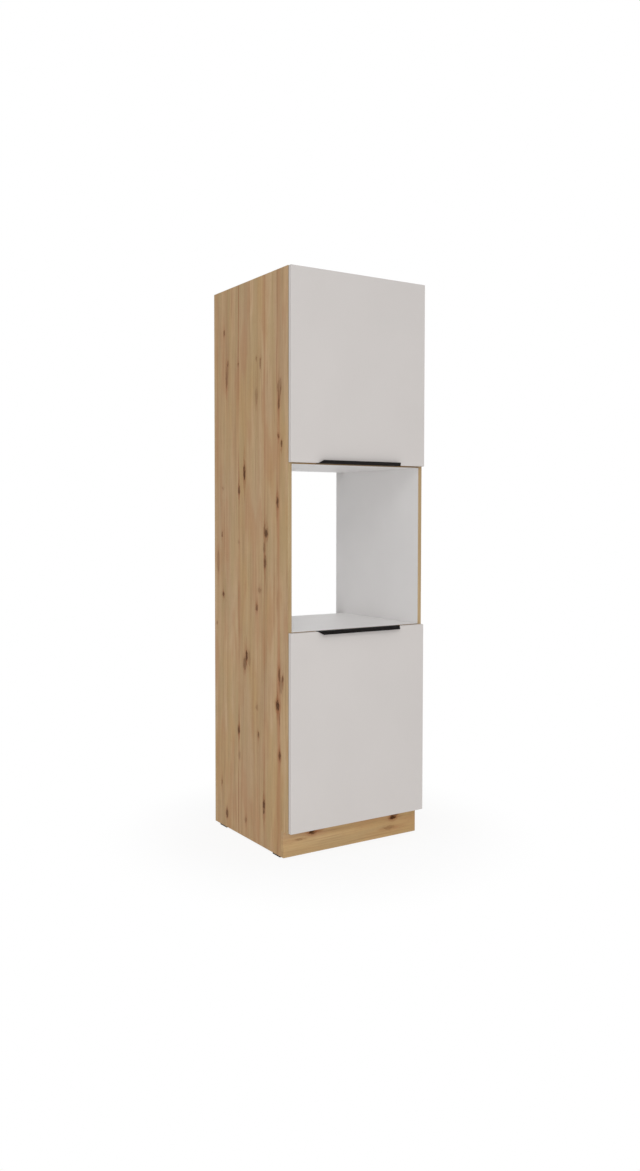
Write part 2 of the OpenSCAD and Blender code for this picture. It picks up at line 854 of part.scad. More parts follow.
module handle_screws(d) {
    translate([0, 0, d[2] > 0 ? d[0] : d[1]]) mirror([0, 0, d[2] > 0 ? 0 : 1])
        for (x = handle_screws_x) {
            translate([x, handle_screw_y, -handle_t])
                cylinder(r1 = handle_screw_head_r, r2 = handle_screw_r,
                         h = handle_screw_head_h, $fn = fine);
            rod_z([x, handle_screw_y, -handle_t], handle_screw_r, handle_screw_l + handle_t);
        }
}

module handle_screws_upper() {
    color(black) handle_screws(DOOR_UPPER);
}

module handle_screws_lower() {
    color(black) handle_screws(DOOR_LOWER);
}

module bumpers(d) {
    for (z = [d[0] + bumper_inset, d[1] - bumper_inset])
        rod_y([-x_in - board_t / 2, y_door_back, z], bumper_r, bumper_h);
}

module bumpers_upper() {
    color(clear_white) bumpers(DOOR_UPPER);
}

module bumpers_lower() {
    color(clear_white) bumpers(DOOR_LOWER);
}

side_panel_left();
side_panel_right();
top_panel();
bottom_panel();
niche_floor_board();
niche_ceiling_board();
upper_shelf();
lower_shelf();
back_panel_upper();
back_panel_lower();
plinth_board();
side_edge_bands();
board_edge_bands();
shelf_edge_bands();
foot_glides();
glide_nails();
shelf_pins();
cam_housings();
cam_bolts();
dowels();
back_nails();
wall_brackets();
bracket_screws();
hinge_plates();
plate_screws();
hinge_arms();
arm_screws();
hinge_pins();
hinge_links_upper();
hinge_links_lower();
door_upper();
handle_upper();
handle_screws_upper();
hinge_cups_upper();
cup_screws_upper();
bumpers_upper();
door_lower();
handle_lower();
handle_screws_lower();
hinge_cups_lower();
cup_screws_lower();
bumpers_lower();
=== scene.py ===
"""Looks of the tall oven housing unit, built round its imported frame.

Metres, +Z up, doors facing -Y. Boards, edge bands, doors, handles and glides are copies of
their CAD nodes with rounded edges and a finish for each face. Small fittings keep their CAD
mesh. Every finish is procedural and follows the object's own coordinates.
"""
import json
import math
from collections import namedtuple

import bmesh
import bpy
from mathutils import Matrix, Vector


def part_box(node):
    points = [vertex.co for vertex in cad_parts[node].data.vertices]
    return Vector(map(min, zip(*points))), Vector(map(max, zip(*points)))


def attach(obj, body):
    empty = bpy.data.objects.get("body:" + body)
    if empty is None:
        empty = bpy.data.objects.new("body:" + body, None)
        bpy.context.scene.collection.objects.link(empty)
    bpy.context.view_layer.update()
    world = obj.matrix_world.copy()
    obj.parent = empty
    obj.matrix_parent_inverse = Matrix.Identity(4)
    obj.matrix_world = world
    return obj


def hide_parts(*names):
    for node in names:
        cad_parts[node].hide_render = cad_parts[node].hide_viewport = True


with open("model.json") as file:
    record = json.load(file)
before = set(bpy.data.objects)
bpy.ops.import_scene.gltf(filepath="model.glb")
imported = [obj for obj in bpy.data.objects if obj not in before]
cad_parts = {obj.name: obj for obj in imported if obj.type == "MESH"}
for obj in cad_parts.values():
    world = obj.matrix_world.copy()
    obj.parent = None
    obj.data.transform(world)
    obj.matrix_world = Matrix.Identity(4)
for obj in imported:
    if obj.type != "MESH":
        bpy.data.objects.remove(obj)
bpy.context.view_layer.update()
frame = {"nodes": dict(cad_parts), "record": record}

MM = 0.001
X, Y, Z = 0, 1, 2
LOW, HIGH = 0, 1
WHITE = (1.0, 1.0, 1.0, 1.0)
NODES = frame["nodes"]
BODY_OF = {
    node: body
    for body, members in frame["record"]["behaviour"]["bodies"].items()
    for node in members
}
CARCASS_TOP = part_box("side_panel_left")[HIGH].z

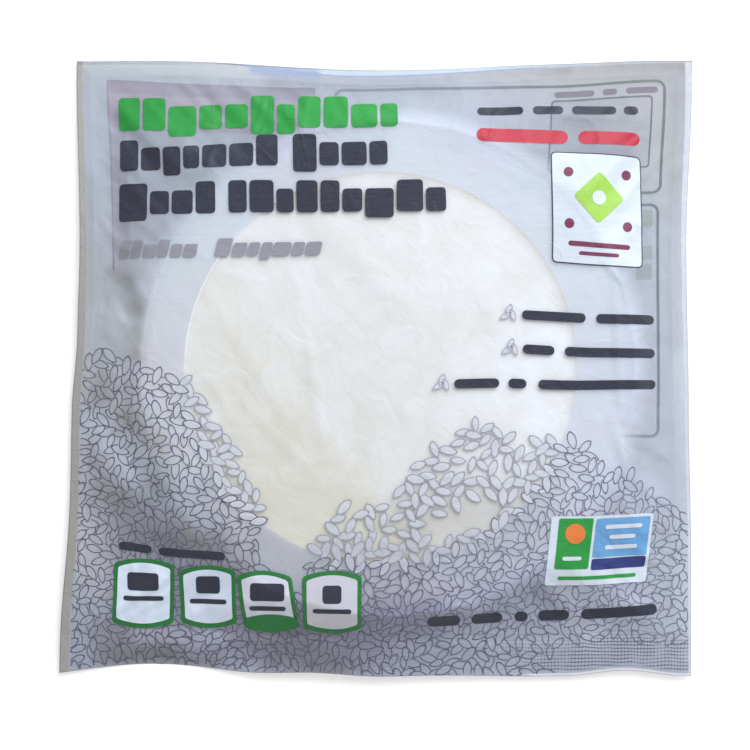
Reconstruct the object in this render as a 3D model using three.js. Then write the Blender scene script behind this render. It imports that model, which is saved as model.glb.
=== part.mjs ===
// A flat film pouch with a stack of round rice paper wrappers sealed in it, lying on its back.
// Two square film panels are heat-sealed to each other along all four sides. The back panel lies
// flat under the stack. The front panel is drawn over the stack's rim and down to the seal, where
// it tents at the sides and falls into a fan of folds at each corner.
// Units are millimetres. +Z is up, +Y points to the top of the printed front, and the origin is on
// the surface that the pouch rests on, under the middle of its outline.

import * as THREE from "three";
import { mergeVertices } from "three/addons/utils/BufferGeometryUtils.js";

// The stack of wrappers.
const SHEET_DIAMETER = 152.4;
const SHEET_COUNT = 28;
const SHEET_PITCH = 0.5; // one dry sheet, with the air that its waviness leaves
const STACK_X = 4; // the stack has slid to the right of the pouch's middle
const STACK_RADIUS = SHEET_DIAMETER / 2;
const STACK_HEIGHT = SHEET_COUNT * SHEET_PITCH;

// The pouch, flat across its cut edges at its widest.
const POUCH_WIDTH = 199;
const POUCH_LENGTH = 194;
const HALF_WIDTH = POUCH_WIDTH / 2;
const HALF_LENGTH = POUCH_LENGTH / 2;
const FILM = 0.1;
const SEAL_THICKNESS = 0.6;
const SEAL_SIDE = 5; // width of the seal along the left and right edges
const SEAL_TOP = 5;
const SEAL_BOTTOM = 11;

// The cut edges. The left one leans in towards the top, and each is drawn in where the film
// climbs over the stack. A dip is where it is deepest along its edge, how deep, and how far it goes.
const LEFT_LEAN = 5.3;
const LEFT_DIPS = [
  { at: 30, depth: 2.9, reach: 75 },
  { at: 0, depth: 0.7, reach: 24 },
  { at: -42, depth: 2.2, reach: 50 },
];
const RIGHT_DIPS = [
  { at: 36, depth: 1.55, reach: 48 },
  { at: -8, depth: 0.8, reach: 45 },
];
const TOP_DIPS = [
  { at: 5, depth: 2.9, reach: 80 },
  { at: -30, depth: 0.5, reach: 60 },
];
const BOTTOM_DIPS = [
  { at: -67, depth: 3.6, reach: 42 },
  { at: -22, depth: 1.4, reach: 26 },
  { at: 22, depth: 0.4, reach: 30 },
  { at: 82, depth: 0.9, reach: 16 },
];

// Heights of the seal's middle above the ground.
const SEAL_RISE_SIDE = 4.6; // halfway along an edge, where both panels are pulled tight
const SEAL_RISE_CORNER = 2.9;
const SEAL_DROOP = 1.3; // how much lower the cut edge is than the seal's inner line
const SEAL_WAVE = 0.7;
const SEAL_WAVES_ROUND = 7;
const CURL = { at: -64, reach: 40, rise: 1.6, droop: 2.9 }; // the bottom seal's left half rolls down

// The film between the rim and the seal.
const MEET_REACH = 55; // the panels meet no further than this from the rim, as they do at the corners
const TENT_SAG = 1.15; // 1 is a straight tent from rim to seal, and more sags
const RIM_ROUND = 0.15; // how softly the film bends over the rim, as a share of the way to the seal
const BACK_EASE = 1.6;

// Folds that fan out from the rim to each corner, by their angle from the corner's diagonal.
const FAN = [
  { turn: -27, height: 0.45, spread: 6 },
  { turn: -15, height: -0.55, spread: 6 },
  { turn: -4, height: 1.05, spread: 7 },
  { turn: 8, height: -0.65, spread: 6 },
  { turn: 18, height: 0.75, spread: 6 },
  { turn: 29, height: -0.3, spread: 5 },
];
const CORNER_TURNS = [
  { angle: 45, twist: 3, strength: 0.8 },
  { angle: 135, twist: -5, strength: 1.0 },
  { angle: 225, twist: 6, strength: 1.35 },
  { angle: 315, twist: -2, strength: 0.9 },
];
// Creases that cross the film at the sides, from one point to another.
const CREASES = [
  { from: [-90, -24], to: [-71, -43], height: 1.2, spread: 5.5 },
  { from: [-88, -12], to: [-70, -36], height: -0.6, spread: 4.5 },
  { from: [-87, 18], to: [-79, 34], height: -1.7, spread: 6 },
  { from: [-62, 62], to: [-82, 84], height: 1.0, spread: 6 },
  { from: [78, -20], to: [92, -36], height: -0.8, spread: 5 },
  { from: [82, -30], to: [90, -48], height: 0.9, spread: 5 },
];
const FLUTE_HEIGHT = 0.3; // short flutes just outside the rim
const FLUTES_ROUND = 44;
const SHEET_RIPPLE = 0.28; // the top sheet isn't quite flat

// The mesh: rings of squares that become circles over the stack.
const STACK_RINGS = 6;
const MARGIN_RINGS = 13;
const SEAL_RINGS = 3;
const RINGS = STACK_RINGS + MARGIN_RINGS + SEAL_RINGS;

const lerp = THREE.MathUtils.lerp;
const clamp = THREE.MathUtils.clamp;

// A raised cosine: 1 at the middle, 0 from reach outwards.
function bump(distance, reach) {
  return Math.abs(distance) < reach ? (1 + Math.cos((Math.PI * distance) / reach)) / 2 : 0;
}

// A crest with straight flanks, rounded off at its foot.
function ridge(distance, reach) {
  return Math.pow(Math.max(0, 1 - Math.abs(distance) / reach), 1.5);
}

function dip(dips, along) {
  return dips.reduce((sum, d) => sum + d.depth * bump(along - d.at, d.reach), 0);
}

// The point of the cut edge for a point (du, dv) on the border of the square from -1 to 1.
function cutEdge(du, dv) {
  const x = du * HALF_WIDTH;
  const y = dv * HALF_LENGTH;
  const left = -HALF_WIDTH + (LEFT_LEAN * (1 + dv)) / 2 + dip(LEFT_DIPS, y);
  const right = HALF_WIDTH - dip(RIGHT_DIPS, y);
  const bottom = -HALF_LENGTH + dip(BOTTOM_DIPS, x);
  const top = HALF_LENGTH - dip(TOP_DIPS, x);
  return new THREE.Vector2(lerp(left, right, (du + 1) / 2), lerp(bottom, top, (dv + 1) / 2));
}

// The same for the seal's inner line.
function sealLine(du, dv) {
  const inset = new THREE.Vector2(du * SEAL_SIDE, dv * (dv > 0 ? SEAL_TOP : SEAL_BOTTOM));
  return cutEdge(du, dv).sub(inset);
}

// The direction from the stack's middle in which a border point lies, in radians.
function turnOf(du, dv) {
  const eighth = Math.PI / 4;
  if (Math.abs(du) >= Math.abs(dv)) return (eighth * dv) / du + (du < 0 ? Math.PI : 0);
  return 2 * eighth - (eighth * du) / dv + (dv < 0 ? Math.PI : 0);
}

// 0 halfway along an edge, 1 at a corner.
function cornerness(du, dv) {
  return Math.pow(Math.min(Math.abs(du), Math.abs(dv)), 2.5);
}

// How strongly the bottom seal rolls down at a border point.
function curl(du, dv) {
  return bump(du * HALF_WIDTH - CURL.at, CURL.reach) * Math.pow(Math.max(0, -dv), 6);
}

function sealHeight(du, dv) {
  const wave = SEAL_WAVE * Math.sin(SEAL_WAVES_ROUND * turnOf(du, dv) + 0.6);
  const rise = lerp(SEAL_RISE_SIDE, SEAL_RISE_CORNER, cornerness(du, dv));
  return rise + wave + CURL.rise * curl(du, dv);
}

// The folds' height at a direction (radians) and a share (0 at the rim, 1 at the seal).
function folds(turn, share) {
  const degrees = THREE.MathUtils.radToDeg(turn);
  let height = 0;
  for (const corner of CORNER_TURNS) {
    for (const fold of FAN) {
      const off = degrees - corner.angle - corner.twist * share - fold.turn * (1 - 0.35 * share);
      const wrapped = THREE.MathUtils.euclideanModulo(off + 180, 360) - 180;
      height += corner.strength * fold.height * ridge(wrapped, fold.spread);
    }
  }
  const flutes = FLUTE_HEIGHT * Math.sin(FLUTES_ROUND * turn) * Math.exp(-4 * share);
  const swell = Math.pow(Math.sin(Math.PI * Math.pow(share, 0.75)), 1.2);
  return height * swell + flutes * Math.sin(Math.PI * share);
}

// The creases' height at a point, fading out where the film meets the rim and the seal.
function creases(point, share) {
  let height = 0;
  for (const crease of CREASES) {
    const start = new THREE.Vector2(...crease.from);
    const run = new THREE.Vector2(...crease.to).sub(start);
    const along = clamp(point.clone().sub(start).dot(run) / run.lengthSq(), 0, 1);
    const away = point.distanceTo(start.addScaledVector(run, along));
    height += crease.height * bump(away, crease.spread);
  }
  return height * clamp(6 * share * (1 - share), 0, 1);
}

function sheetRipple(x, y) {
  const edge = clamp((STACK_RADIUS - Math.hypot(x - STACK_X, y)) / 12, 0, 1);
  return SHEET_RIPPLE * edge * (Math.sin(x / 13 + y / 31) + Math.sin(y / 15 - x / 40 + 1));
}

// The film's point for square coordinates u, v from -1 to 1, on the front or the back panel.
function filmPoint(u, v, front) {
  const ring = Math.max(Math.abs(u), Math.abs(v)) * RINGS;
  const du = ring > 0 ? (u * RINGS) / ring : 1;
  const dv = ring > 0 ? (v * RINGS) / ring : 0;
  const turn = turnOf(du, dv);
  const rim = new THREE.Vector2(Math.cos(turn), Math.sin(turn)).multiplyScalar(STACK_RADIUS);
  rim.x += STACK_X;

  if (ring <= STACK_RINGS) {
    const share = ring / STACK_RINGS;
    const x = lerp(STACK_X, rim.x, share);
    const y = rim.y * share;
    return new THREE.Vector3(x, y, front ? STACK_HEIGHT + 2 * FILM + sheetRipple(x, y) : 0);
  }

  const inner = sealLine(du, dv);
  const height = sealHeight(du, dv);
  const droop = SEAL_DROOP + CURL.droop * curl(du, dv);
  if (ring >= STACK_RINGS + MARGIN_RINGS) {
    const share = (ring - STACK_RINGS - MARGIN_RINGS) / SEAL_RINGS;
    const point = inner.lerp(cutEdge(du, dv), share);
    const middle = height - droop * share;
    return new THREE.Vector3(point.x, point.y, middle + (front ? 0.5 : -0.5) * SEAL_THICKNESS);
  }

  const share = (ring - STACK_RINGS) / MARGIN_RINGS;
  const meet = Math.min(1, MEET_REACH / inner.distanceTo(rim));
  const away = Math.hypot(share, RIM_ROUND) - RIM_ROUND * (1 - share);
  const open = Math.pow(1 - Math.min(1, away / meet), TENT_SAG);
  const gap = lerp(SEAL_THICKNESS, STACK_HEIGHT + 2 * FILM, open);
  const back = (height - SEAL_THICKNESS / 2) * Math.pow(share, BACK_EASE);
  const point = rim.lerp(inner, share);
  const raised = gap + folds(turn, share) + creases(point, share);
  const over = back + Math.max(SEAL_THICKNESS, raised);
  return new THREE.Vector3(point.x, point.y, front ? over : back);
}

// Each square of the grid is split along the diagonal that runs outwards, as the folds do.
function splitOutwards(grid) {
  const places = grid.attributes.position;
  const reach = (i) => Math.hypot(places.getX(i), places.getY(i));
  for (let i = 0; i < grid.index.count; i += 6) {
    const [a, b, c, d] = [0, 1, 4, 5].map((k) => grid.index.getX(i + k));
    if (Math.abs(reach(a) - reach(c)) > Math.abs(reach(b) - reach(d))) {
      [a, b, c, a, c, d].forEach((corner, k) => grid.index.setX(i + k, corner));
    }
  }
}

// A closed box whose upper face is the front panel and whose lower face is the back panel.
function makePouch() {
  const grid = new THREE.BoxGeometry(2, 2, 2, 2 * RINGS, 2 * RINGS, 1);
  grid.deleteAttribute("normal");
  grid.deleteAttribute("uv");
  splitOutwards(grid);
  const places = grid.attributes.position;
  for (let i = 0; i < places.count; i++) {
    const point = filmPoint(places.getX(i), places.getY(i), places.getZ(i) > 0);
    places.setXYZ(i, point.x, point.y, point.z);
  }
  const shell = mergeVertices(grid, 1e-3);
  shell.computeVertexNormals();
  return shell;
}

const film = new THREE.MeshStandardMaterial({ color: 0xc9cedd, roughness: 0.38, metalness: 0 });
const pouch = new THREE.Mesh(makePouch(), film);
pouch.name = "wrapper_pouch";

const part = new THREE.Group();
part.add(pouch);

export default part;
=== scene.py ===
"""A flat film pouch with a stack of round rice paper wrappers sealed in it, lying on its back.

The pouch is two square film panels, heat-sealed to each other along all four sides. The front is
printed with a frosted ground around a clear round window, with piles of rice grains below it.
Sizes are in millimetres, and each finished mesh is scaled to metres.
"""

import math
import random

import bmesh
import bpy
from mathutils import Matrix, Vector, noise
from mathutils.bvhtree import BVHTree


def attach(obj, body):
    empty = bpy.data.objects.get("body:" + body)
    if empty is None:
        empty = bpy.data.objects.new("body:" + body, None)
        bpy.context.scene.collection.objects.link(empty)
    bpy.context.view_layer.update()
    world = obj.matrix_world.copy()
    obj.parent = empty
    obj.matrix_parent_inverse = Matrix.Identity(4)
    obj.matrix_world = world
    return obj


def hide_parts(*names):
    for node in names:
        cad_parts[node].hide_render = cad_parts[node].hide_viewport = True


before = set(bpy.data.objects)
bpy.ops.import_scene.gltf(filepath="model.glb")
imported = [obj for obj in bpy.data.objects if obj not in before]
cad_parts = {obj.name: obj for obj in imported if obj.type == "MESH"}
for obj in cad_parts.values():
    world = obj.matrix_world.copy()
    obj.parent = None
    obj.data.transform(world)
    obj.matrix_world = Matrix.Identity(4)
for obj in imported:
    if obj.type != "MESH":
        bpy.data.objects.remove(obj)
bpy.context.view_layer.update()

MM = 0.001

# The stack of wrappers. The film stands a little above the top one.
SHEET_RADIUS = 76.2
SHEET_COUNT = 28
SHEET_PITCH = 0.475
SHEET_THICKNESS = 0.32
SHEET_TRIM = 0.5
SHEET_EDGE = 0.1
SHEET_SLIP = 0.9
SHEET_WAVE = 0.07
SHEET_RIPPLE = 0.28
STACK_X = 4.0

# The pouch, flat across its cut edges at its widest.
HALF_WIDTH = 199 / 2
HALF_LENGTH = 194 / 2
FILM_TOP = 14.2
FILM = 0.1
SEAL_GAP = 0.14
SEAL_SIDE = 5.0
SEAL_TOP = 5.0
SEAL_BOTTOM = 11.0

# The cut edges, where each dip is (where it is deepest, how deep, how far it goes).
LEFT_LEAN = 5.3
LEFT_DIPS = [(30, 3.05, 75), (4, 0.5, 18), (-43, 1.95, 47)]
RIGHT_DIPS = [(36, 1.55, 48), (-8, 0.8, 45), (97, -0.5, 40)]
TOP_DIPS = [(5, 2.9, 80), (-30, 0.5, 60), (64, 0.5, 30)]
BOTTOM_DIPS = [(-70, 3.75, 46), (-22, 1.4, 26), (22, 0.4, 30), (79, 1.5, 19), (76, 0.35, 30)]

# Heights of the seal's middle, and how the film gets there from the stack's rim.
SEAL_RISE_SIDE = 4.6
SEAL_RISE_CORNER = 2.9
SEAL_DROOP = 1.3
SEAL_WAVE = 0.7
SEAL_WAVES_ROUND = 7
CURL_AT, CURL_REACH, CURL_RISE, CURL_DROOP = -64, 40, 1.6, 4.0
MEET_REACH = 55
TENT = 1.15  # 1 is straight from rim to seal, and over 1 sags
BACK_EASE = 1.6
RIM_ROUND = 0.15  # as a share of the way from rim to seal
TABLE_GAP = 0.12
TABLE_EASE = 0.5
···
▶ [Exercise brief] Repeat these lines exactly and nothing more: the one containing "Reconstruct the object", the one containing "const SEAL_BOTTOM = 11;", and all the lines between.

▶ [Response below]
Reconstruct the object in this render as a 3D model using three.js. Then write the Blender scene script behind this render. It imports that model, which is saved as model.glb.
=== part.mjs ===
// A flat film pouch with a stack of round rice paper wrappers sealed in it, lying on its back.
// Two square film panels are heat-sealed to each other along all four sides. The back panel lies
// flat under the stack. The front panel is drawn over the stack's rim and down to the seal, where
// it tents at the sides and falls into a fan of folds at each corner.
// Units are millimetres. +Z is up, +Y points to the top of the printed front, and the origin is on
// the surface that the pouch rests on, under the middle of its outline.

import * as THREE from "three";
import { mergeVertices } from "three/addons/utils/BufferGeometryUtils.js";

// The stack of wrappers.
const SHEET_DIAMETER = 152.4;
const SHEET_COUNT = 28;
const SHEET_PITCH = 0.5; // one dry sheet, with the air that its waviness leaves
const STACK_X = 4; // the stack has slid to the right of the pouch's middle
const STACK_RADIUS = SHEET_DIAMETER / 2;
const STACK_HEIGHT = SHEET_COUNT * SHEET_PITCH;

// The pouch, flat across its cut edges at its widest.
const POUCH_WIDTH = 199;
const POUCH_LENGTH = 194;
const HALF_WIDTH = POUCH_WIDTH / 2;
const HALF_LENGTH = POUCH_LENGTH / 2;
const FILM = 0.1;
const SEAL_THICKNESS = 0.6;
const SEAL_SIDE = 5; // width of the seal along the left and right edges
const SEAL_TOP = 5;
const SEAL_BOTTOM = 11;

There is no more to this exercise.